Which brings us back to “subject to the jurisdiction thereof.” Were citizenship to be granted simply on the basis of where you were born, that phrase would not have been necessary. Yet there it is. As a matter of law, there is no formal, writ-in-stone definition of what “subject to jurisdiction” means. And that’s what the Trump administration hopes will provide enough ambiguity that the Supreme Court will agree that the president has the authority to declare under his executive powers that the children of illegal immigrants should not be considered birthright citizens because they fail the jurisdiction test.

Three district court judges have already ruled against Trump and issued “temporary nationwide injunctions” to prevent the executive order from being carried out. On May 15, the Supreme Court heard the case, partly to resolve whether district courts should have the authority to apply their rulings nationwide and, ultimately, to make its own determination on the legality of the executive order.

But even if the high court should reject presidential authority to interpret the Constitution, the argument does not end there. Section 5 of the 14th Amendment provides that “Congress shall have power to enforce, by appropriate legislation, the provisions of this article.” In other words, the rare trifecta of a Republican House, Republican Senate and Republican president offers a once-in-a-lifetime chance for Congress to establish once and for all that U.S. citizenship does not hinge on the ability of one’s parents to sneak past the Border Patrol before you are born.

Unfortunately, the Senate’s current filibuster rules would not allow for a simple majority to define “subject to the jurisdiction thereof” in such a way that it excludes the children of illegal immigrants. But since senators in recent years have allowed filibuster exemptions for confirmation of presidential nominations and for votes on budget “reconciliation” bills, there is no reason why some smart parliamentarian could not carve out a new exception narrowly tailored to allow a simple majority to define citizenship.

If that seems like using brute force to impose a nation-changing mandate upon the American people, so be it.

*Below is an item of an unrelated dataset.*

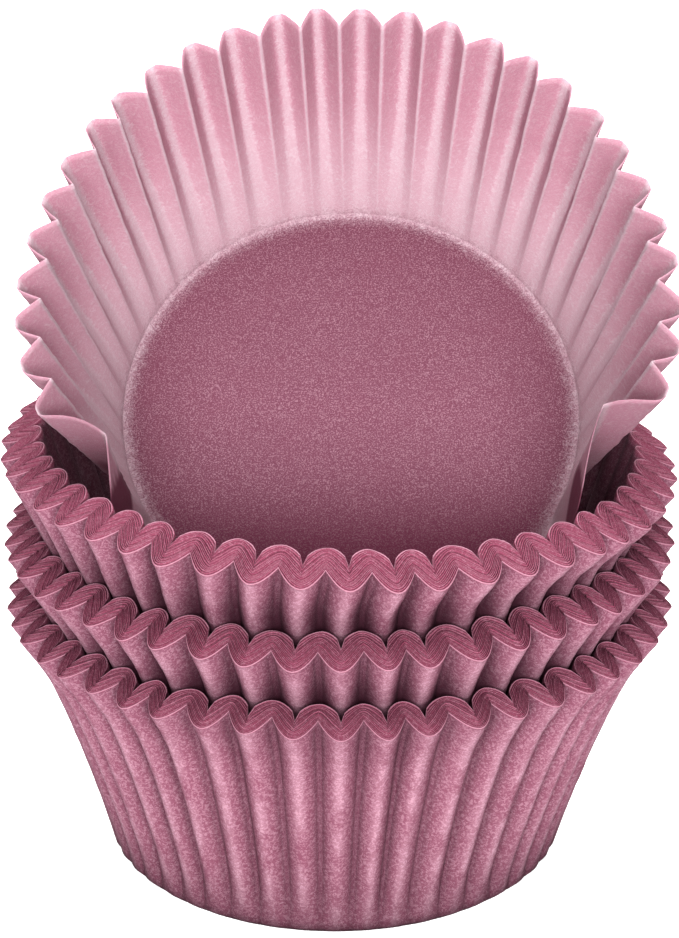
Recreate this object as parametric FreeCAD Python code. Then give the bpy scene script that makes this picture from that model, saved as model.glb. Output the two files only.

As Justice Arthur Goldberg wrote in 1963, the Constitution is “not a suicide pact.” Yet allowing the children of well over 20 million illegal immigrants to become citizens of a country whose customs they ignore, whose language they often don’t understand or choose to learn, and whose laws their parents broke even before they were born, is an invitation to chaos and collapse.

If that’s not a national suicide pact, I don’t know what is.